RECORD LIST —
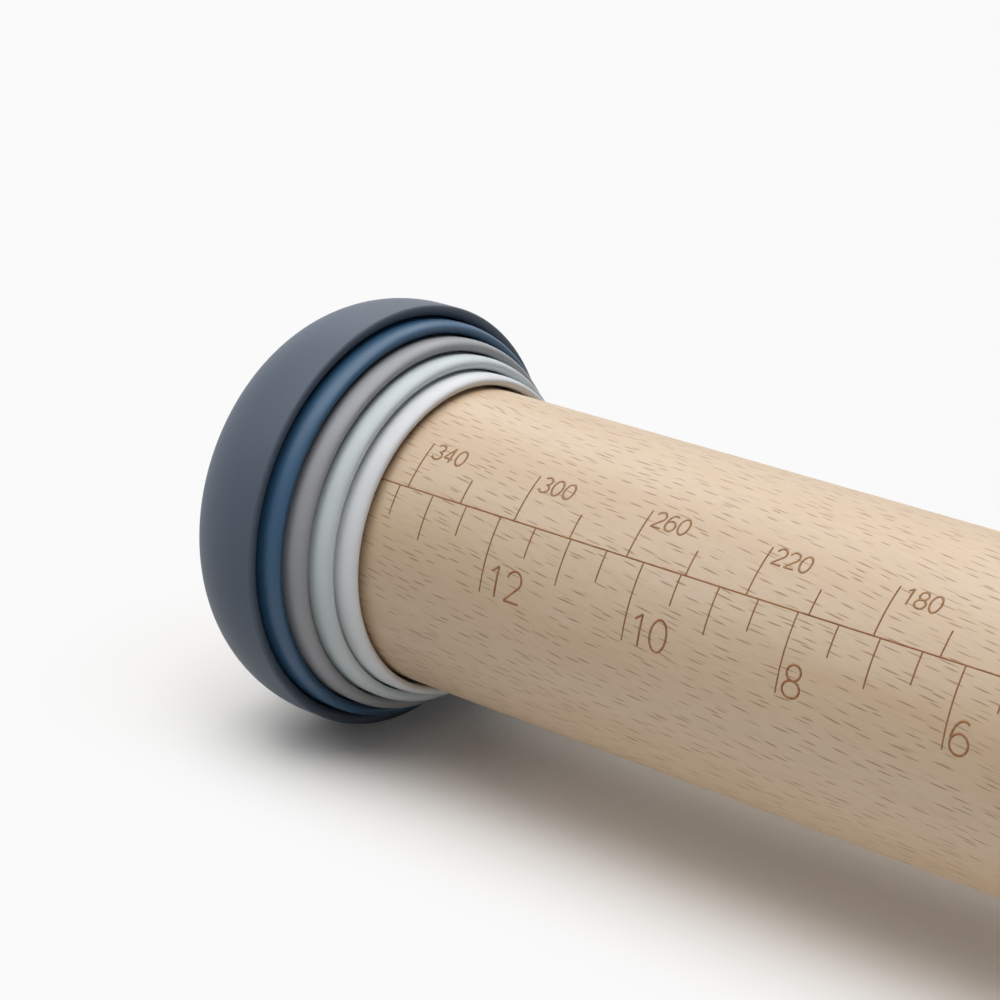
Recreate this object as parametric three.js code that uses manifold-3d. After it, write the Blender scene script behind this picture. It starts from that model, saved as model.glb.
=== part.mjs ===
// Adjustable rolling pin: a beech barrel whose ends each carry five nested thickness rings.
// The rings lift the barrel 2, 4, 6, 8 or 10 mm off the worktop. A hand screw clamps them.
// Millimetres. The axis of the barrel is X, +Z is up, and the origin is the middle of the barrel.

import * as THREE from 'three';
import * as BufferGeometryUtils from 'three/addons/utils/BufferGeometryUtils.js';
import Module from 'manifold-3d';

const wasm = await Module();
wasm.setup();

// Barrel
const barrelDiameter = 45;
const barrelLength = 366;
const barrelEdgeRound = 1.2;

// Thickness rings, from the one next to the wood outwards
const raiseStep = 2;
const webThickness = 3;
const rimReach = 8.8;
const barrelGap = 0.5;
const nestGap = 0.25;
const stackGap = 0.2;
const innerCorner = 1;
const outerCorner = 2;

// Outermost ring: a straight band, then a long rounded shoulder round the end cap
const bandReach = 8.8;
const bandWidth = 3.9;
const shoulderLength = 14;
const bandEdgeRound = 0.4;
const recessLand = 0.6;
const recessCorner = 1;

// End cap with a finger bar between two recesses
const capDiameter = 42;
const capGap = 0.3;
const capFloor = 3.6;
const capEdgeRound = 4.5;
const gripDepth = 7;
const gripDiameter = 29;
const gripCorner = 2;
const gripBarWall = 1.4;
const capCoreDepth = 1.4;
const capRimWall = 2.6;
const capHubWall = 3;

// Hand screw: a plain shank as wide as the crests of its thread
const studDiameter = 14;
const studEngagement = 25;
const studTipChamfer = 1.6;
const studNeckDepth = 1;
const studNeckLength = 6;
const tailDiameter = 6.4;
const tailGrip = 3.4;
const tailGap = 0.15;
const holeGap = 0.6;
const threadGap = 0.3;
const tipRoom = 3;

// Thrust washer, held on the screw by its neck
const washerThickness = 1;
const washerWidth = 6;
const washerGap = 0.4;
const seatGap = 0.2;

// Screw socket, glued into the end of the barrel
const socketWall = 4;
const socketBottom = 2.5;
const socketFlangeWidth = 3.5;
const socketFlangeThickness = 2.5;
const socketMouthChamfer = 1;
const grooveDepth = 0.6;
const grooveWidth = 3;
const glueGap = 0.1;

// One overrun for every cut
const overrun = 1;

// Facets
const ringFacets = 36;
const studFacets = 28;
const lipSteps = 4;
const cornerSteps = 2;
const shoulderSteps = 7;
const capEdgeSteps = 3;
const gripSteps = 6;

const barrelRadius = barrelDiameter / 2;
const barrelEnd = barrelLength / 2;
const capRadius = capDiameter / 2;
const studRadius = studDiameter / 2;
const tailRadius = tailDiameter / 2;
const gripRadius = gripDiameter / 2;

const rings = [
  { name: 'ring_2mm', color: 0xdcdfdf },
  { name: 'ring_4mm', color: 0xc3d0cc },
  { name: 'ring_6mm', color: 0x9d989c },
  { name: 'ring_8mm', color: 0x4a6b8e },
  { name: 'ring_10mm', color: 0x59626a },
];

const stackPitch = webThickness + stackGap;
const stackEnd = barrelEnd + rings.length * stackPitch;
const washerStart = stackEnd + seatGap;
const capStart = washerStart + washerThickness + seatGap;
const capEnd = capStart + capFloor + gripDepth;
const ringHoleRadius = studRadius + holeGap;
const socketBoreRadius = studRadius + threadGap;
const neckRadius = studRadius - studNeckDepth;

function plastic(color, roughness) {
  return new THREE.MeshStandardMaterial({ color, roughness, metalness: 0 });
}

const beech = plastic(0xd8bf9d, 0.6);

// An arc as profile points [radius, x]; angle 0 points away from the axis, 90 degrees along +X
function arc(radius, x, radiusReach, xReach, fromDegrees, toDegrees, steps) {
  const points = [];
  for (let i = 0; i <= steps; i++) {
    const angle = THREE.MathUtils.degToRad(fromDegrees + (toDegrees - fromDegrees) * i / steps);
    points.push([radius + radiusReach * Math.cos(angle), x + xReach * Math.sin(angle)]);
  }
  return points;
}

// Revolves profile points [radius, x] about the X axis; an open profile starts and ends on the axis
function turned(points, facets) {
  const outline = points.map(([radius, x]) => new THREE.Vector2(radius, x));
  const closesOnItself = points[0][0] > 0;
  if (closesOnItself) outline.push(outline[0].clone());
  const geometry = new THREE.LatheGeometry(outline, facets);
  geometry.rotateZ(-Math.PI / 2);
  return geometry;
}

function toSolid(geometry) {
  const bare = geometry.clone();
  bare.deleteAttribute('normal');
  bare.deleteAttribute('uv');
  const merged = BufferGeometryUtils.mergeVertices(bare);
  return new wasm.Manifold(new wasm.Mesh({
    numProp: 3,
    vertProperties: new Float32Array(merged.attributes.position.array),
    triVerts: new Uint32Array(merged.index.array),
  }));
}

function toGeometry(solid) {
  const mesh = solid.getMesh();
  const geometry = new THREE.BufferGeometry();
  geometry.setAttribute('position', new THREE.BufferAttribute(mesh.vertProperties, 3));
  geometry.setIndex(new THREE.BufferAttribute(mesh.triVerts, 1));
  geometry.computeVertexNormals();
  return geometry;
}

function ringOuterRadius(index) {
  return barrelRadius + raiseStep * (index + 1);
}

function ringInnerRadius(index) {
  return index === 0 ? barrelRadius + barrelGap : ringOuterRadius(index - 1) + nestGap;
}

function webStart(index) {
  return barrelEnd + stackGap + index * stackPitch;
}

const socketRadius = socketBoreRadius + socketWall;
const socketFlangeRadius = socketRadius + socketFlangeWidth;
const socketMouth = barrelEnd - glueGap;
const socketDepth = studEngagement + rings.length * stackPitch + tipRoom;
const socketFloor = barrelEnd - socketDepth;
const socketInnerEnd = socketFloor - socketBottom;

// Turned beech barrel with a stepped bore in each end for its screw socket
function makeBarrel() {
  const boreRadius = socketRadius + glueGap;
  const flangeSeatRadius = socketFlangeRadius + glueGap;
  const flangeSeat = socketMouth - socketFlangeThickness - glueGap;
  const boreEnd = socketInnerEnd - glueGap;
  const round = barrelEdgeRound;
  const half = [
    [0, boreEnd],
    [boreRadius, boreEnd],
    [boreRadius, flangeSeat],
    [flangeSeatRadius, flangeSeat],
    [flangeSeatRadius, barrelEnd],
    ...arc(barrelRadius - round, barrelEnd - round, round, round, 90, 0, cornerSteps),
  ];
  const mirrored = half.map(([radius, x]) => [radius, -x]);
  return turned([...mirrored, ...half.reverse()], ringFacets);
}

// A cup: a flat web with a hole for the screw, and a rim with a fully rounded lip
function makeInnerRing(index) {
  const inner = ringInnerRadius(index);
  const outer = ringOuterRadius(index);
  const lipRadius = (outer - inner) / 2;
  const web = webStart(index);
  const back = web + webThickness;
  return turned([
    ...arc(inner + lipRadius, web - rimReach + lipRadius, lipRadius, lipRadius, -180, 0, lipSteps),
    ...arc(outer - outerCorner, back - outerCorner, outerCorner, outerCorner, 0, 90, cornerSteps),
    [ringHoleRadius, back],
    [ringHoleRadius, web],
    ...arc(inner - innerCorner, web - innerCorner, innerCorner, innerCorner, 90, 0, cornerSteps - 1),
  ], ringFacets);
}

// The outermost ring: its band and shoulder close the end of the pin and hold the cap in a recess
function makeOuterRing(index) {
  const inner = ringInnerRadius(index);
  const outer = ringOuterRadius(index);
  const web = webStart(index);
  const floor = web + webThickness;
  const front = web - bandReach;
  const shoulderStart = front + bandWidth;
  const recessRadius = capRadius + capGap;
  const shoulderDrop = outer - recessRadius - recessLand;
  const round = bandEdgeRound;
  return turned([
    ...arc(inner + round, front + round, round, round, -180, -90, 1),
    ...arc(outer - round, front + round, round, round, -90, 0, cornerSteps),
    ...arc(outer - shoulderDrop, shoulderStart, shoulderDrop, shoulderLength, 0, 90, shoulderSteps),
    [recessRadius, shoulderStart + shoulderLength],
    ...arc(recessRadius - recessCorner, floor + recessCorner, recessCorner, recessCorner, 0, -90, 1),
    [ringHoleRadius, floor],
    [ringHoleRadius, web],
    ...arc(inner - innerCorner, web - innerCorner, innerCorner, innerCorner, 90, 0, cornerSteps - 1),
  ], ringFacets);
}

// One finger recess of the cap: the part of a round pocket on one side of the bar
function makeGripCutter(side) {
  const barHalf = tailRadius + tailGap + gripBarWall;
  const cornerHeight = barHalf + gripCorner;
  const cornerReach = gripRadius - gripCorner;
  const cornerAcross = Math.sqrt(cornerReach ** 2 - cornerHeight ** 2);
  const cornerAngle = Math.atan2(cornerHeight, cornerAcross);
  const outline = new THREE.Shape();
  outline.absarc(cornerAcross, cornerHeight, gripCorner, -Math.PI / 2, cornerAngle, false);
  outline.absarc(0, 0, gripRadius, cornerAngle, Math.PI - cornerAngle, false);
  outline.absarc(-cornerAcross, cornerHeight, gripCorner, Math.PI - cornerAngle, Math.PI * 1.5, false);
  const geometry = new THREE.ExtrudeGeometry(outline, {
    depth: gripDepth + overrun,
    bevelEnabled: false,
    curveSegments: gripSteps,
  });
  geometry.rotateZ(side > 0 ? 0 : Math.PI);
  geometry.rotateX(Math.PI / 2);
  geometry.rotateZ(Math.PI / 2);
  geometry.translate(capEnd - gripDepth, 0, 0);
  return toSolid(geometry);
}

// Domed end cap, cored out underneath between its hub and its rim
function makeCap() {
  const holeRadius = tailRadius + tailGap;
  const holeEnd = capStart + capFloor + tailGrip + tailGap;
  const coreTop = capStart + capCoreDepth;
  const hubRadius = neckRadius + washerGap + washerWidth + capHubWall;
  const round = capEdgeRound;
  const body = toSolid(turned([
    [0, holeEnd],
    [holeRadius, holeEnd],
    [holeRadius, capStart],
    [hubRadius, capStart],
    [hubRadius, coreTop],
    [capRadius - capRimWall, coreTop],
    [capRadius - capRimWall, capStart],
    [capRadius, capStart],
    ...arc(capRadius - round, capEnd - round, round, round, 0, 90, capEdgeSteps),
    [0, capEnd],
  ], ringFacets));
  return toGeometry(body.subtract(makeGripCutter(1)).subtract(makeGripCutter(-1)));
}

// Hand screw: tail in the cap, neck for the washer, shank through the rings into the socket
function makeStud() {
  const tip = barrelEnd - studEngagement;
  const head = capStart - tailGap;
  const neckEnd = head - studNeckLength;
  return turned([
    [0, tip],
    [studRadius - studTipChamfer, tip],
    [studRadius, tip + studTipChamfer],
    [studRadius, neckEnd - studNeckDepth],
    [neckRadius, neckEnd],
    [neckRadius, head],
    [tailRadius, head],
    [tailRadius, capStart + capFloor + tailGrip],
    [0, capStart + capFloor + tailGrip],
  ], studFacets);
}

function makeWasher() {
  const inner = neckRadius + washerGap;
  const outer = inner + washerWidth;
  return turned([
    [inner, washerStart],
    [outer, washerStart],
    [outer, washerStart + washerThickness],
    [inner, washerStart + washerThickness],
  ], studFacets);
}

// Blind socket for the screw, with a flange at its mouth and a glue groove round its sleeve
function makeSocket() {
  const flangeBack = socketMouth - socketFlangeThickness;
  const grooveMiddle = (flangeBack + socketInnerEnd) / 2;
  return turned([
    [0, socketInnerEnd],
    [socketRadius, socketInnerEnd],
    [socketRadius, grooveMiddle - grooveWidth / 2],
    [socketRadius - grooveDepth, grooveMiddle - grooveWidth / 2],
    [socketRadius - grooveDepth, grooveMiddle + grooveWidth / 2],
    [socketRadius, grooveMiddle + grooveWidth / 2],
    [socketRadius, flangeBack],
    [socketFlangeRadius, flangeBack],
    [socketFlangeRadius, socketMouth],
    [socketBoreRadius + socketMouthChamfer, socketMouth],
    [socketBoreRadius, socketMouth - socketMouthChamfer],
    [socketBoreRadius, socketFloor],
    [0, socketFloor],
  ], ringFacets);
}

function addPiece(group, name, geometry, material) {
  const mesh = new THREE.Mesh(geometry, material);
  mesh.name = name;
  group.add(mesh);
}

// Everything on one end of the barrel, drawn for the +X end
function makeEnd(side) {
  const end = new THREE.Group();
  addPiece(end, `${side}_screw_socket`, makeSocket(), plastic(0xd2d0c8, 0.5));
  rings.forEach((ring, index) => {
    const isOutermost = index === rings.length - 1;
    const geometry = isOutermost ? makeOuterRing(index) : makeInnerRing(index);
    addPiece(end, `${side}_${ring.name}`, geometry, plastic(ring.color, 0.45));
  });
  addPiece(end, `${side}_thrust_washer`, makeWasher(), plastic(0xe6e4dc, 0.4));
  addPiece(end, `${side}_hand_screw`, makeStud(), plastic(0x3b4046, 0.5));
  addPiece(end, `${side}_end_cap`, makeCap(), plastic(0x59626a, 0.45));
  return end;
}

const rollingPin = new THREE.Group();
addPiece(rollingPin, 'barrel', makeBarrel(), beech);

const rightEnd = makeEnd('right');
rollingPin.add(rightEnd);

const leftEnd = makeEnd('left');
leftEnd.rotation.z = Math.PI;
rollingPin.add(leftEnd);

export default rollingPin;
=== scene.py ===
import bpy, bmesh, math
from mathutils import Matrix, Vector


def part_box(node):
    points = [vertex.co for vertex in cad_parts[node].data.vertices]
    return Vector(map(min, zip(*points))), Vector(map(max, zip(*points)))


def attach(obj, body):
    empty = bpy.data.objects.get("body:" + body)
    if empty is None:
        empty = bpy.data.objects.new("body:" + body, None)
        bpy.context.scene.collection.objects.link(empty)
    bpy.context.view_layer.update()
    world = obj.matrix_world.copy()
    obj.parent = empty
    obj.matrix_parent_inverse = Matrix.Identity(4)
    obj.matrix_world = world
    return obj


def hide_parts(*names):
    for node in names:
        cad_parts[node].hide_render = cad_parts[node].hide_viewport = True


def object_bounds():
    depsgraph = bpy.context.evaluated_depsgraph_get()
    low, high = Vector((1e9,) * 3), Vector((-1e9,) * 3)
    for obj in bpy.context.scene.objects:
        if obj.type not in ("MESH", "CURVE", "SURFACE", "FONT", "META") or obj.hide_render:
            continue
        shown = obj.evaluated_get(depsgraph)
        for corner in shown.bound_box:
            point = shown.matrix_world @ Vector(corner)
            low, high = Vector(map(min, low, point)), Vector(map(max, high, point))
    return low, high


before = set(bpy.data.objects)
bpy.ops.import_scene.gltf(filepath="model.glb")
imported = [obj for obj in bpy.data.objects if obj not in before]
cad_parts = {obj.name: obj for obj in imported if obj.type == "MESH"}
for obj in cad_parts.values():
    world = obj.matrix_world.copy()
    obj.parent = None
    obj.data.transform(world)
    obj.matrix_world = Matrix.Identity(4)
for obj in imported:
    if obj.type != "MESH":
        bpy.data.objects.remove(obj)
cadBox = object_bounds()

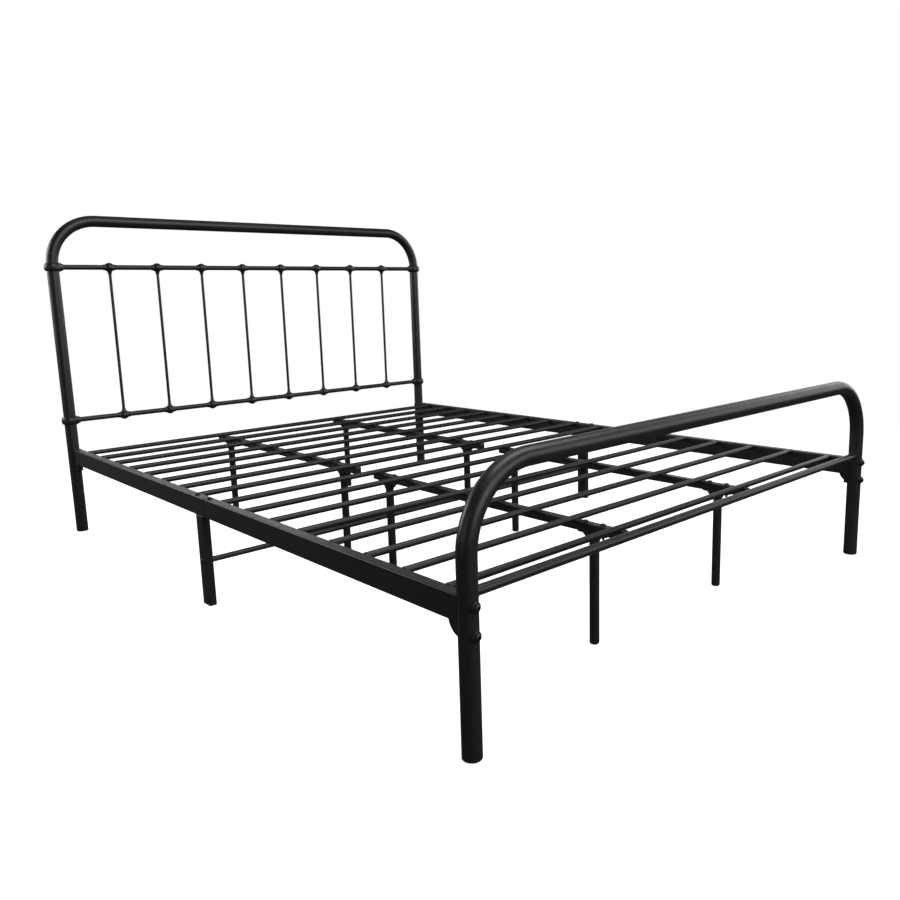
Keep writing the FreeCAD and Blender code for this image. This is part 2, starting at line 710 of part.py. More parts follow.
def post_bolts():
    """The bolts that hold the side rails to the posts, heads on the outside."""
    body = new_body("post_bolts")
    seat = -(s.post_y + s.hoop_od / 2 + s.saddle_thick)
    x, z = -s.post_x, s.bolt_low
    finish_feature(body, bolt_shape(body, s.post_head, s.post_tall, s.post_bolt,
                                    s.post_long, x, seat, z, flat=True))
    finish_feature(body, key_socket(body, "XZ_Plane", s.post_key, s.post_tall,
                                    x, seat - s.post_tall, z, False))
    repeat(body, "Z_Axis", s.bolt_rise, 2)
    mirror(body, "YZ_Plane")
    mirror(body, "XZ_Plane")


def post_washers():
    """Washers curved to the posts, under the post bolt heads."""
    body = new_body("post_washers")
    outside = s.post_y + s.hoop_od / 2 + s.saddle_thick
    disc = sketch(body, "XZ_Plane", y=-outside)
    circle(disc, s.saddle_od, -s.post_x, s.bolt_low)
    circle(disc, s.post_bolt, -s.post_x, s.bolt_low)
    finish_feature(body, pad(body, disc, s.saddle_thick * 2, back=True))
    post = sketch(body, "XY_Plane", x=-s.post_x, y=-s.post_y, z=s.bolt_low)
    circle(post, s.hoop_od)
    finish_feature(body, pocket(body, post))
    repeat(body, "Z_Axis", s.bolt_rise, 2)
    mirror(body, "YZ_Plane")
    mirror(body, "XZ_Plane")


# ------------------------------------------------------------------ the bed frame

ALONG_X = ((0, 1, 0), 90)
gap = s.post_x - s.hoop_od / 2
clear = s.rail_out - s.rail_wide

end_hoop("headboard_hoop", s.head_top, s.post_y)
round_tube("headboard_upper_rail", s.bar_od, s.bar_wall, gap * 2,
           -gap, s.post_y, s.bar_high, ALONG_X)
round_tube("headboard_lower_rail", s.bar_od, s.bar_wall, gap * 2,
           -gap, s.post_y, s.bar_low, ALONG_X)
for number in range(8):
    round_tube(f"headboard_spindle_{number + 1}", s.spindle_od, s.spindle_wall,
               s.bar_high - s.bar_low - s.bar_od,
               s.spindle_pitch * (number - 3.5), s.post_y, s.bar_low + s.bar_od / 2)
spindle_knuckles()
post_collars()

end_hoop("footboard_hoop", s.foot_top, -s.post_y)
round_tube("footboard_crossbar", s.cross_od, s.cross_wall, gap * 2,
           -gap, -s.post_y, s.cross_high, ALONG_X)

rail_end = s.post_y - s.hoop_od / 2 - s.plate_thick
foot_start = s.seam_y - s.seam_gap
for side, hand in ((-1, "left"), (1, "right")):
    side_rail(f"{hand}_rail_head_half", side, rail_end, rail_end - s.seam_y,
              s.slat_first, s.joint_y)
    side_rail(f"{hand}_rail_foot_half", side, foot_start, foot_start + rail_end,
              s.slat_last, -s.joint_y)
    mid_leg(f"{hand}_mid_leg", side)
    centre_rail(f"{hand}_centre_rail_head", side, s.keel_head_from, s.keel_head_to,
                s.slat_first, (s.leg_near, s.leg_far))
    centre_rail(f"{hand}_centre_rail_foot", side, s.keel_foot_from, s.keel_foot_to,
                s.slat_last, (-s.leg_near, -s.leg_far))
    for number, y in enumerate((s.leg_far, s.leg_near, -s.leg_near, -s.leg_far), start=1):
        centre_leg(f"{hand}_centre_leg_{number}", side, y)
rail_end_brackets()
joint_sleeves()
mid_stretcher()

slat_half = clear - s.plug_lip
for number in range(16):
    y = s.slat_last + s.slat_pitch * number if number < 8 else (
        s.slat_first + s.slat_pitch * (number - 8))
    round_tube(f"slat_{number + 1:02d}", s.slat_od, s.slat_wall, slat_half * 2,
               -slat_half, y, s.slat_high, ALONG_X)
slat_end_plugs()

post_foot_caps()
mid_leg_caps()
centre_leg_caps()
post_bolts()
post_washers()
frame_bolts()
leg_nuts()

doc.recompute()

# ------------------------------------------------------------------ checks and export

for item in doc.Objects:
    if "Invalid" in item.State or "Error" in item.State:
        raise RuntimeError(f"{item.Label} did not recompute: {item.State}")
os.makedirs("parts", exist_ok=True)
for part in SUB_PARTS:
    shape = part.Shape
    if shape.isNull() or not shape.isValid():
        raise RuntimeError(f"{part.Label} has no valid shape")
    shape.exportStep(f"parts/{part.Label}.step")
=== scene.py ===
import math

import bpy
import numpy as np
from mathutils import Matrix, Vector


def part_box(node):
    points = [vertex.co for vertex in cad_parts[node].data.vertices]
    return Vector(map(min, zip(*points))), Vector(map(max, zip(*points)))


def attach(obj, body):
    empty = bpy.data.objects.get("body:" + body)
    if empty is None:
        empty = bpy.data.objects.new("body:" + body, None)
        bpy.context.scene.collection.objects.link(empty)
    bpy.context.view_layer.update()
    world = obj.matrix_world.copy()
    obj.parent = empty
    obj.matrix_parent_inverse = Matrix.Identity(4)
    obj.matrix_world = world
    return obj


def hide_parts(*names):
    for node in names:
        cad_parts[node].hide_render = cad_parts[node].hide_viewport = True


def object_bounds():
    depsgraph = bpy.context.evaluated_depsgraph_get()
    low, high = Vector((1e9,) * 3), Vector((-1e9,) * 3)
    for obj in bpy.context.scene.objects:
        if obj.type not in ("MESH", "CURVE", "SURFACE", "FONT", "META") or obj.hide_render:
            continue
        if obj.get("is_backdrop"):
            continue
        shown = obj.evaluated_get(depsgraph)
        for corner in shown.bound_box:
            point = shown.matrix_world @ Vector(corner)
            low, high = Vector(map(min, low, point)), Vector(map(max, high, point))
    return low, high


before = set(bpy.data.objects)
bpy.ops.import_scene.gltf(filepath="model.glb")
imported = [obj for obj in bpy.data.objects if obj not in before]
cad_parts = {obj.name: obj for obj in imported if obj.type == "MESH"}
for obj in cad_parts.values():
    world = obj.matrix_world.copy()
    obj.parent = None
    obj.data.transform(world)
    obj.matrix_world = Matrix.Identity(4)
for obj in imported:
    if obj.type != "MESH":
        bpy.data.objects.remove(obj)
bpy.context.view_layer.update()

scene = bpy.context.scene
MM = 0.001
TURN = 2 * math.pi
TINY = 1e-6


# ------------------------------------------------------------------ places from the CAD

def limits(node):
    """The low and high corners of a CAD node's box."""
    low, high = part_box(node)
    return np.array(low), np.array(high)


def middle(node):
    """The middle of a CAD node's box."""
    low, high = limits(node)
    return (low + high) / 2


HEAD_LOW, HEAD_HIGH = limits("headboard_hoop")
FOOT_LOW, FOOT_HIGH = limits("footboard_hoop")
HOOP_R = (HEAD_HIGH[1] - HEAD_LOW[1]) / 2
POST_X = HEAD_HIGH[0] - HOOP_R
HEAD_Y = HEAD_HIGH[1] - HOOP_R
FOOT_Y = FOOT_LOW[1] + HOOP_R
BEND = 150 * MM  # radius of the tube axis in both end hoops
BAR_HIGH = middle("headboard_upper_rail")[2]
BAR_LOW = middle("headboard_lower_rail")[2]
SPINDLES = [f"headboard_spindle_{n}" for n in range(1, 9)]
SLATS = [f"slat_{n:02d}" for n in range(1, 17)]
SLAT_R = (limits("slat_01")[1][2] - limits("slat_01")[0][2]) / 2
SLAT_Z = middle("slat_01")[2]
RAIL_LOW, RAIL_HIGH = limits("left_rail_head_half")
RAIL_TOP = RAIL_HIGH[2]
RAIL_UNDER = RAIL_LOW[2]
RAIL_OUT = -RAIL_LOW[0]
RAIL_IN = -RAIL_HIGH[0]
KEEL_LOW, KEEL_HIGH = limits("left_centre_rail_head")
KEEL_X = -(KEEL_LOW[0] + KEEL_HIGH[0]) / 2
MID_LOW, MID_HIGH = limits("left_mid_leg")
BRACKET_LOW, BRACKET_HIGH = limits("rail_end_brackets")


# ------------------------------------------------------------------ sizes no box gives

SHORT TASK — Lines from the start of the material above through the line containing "const recessCorner = 1;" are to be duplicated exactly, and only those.

RESPONSE BELOW —
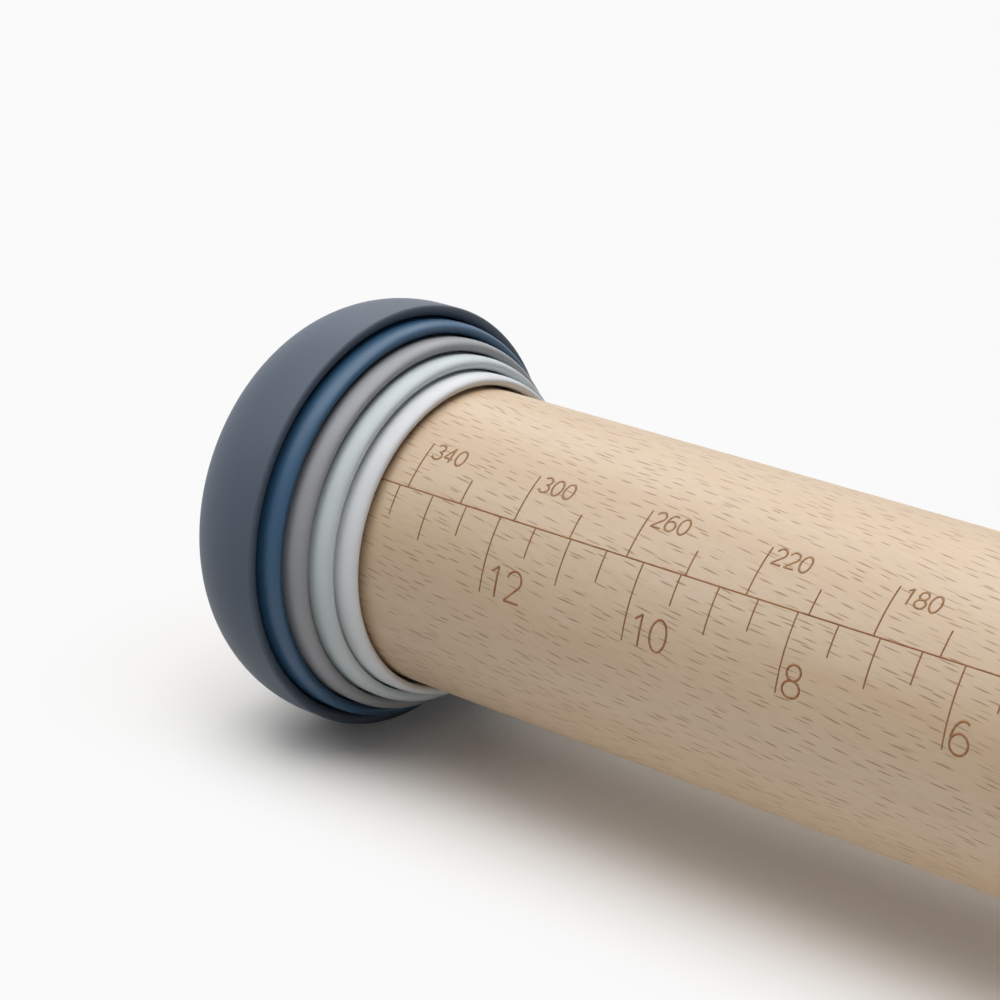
Recreate this object as parametric three.js code that uses manifold-3d. After it, write the Blender scene script behind this picture. It starts from that model, saved as model.glb.
=== part.mjs ===
// Adjustable rolling pin: a beech barrel whose ends each carry five nested thickness rings.
// The rings lift the barrel 2, 4, 6, 8 or 10 mm off the worktop. A hand screw clamps them.
// Millimetres. The axis of the barrel is X, +Z is up, and the origin is the middle of the barrel.

import * as THREE from 'three';
import * as BufferGeometryUtils from 'three/addons/utils/BufferGeometryUtils.js';
import Module from 'manifold-3d';

const wasm = await Module();
wasm.setup();

// Barrel
const barrelDiameter = 45;
const barrelLength = 366;
const barrelEdgeRound = 1.2;

// Thickness rings, from the one next to the wood outwards
const raiseStep = 2;
const webThickness = 3;
const rimReach = 8.8;
const barrelGap = 0.5;
const nestGap = 0.25;
const stackGap = 0.2;
const innerCorner = 1;
const outerCorner = 2;

// Outermost ring: a straight band, then a long rounded shoulder round the end cap
const bandReach = 8.8;
const bandWidth = 3.9;
const shoulderLength = 14;
const bandEdgeRound = 0.4;
const recessLand = 0.6;
const recessCorner = 1;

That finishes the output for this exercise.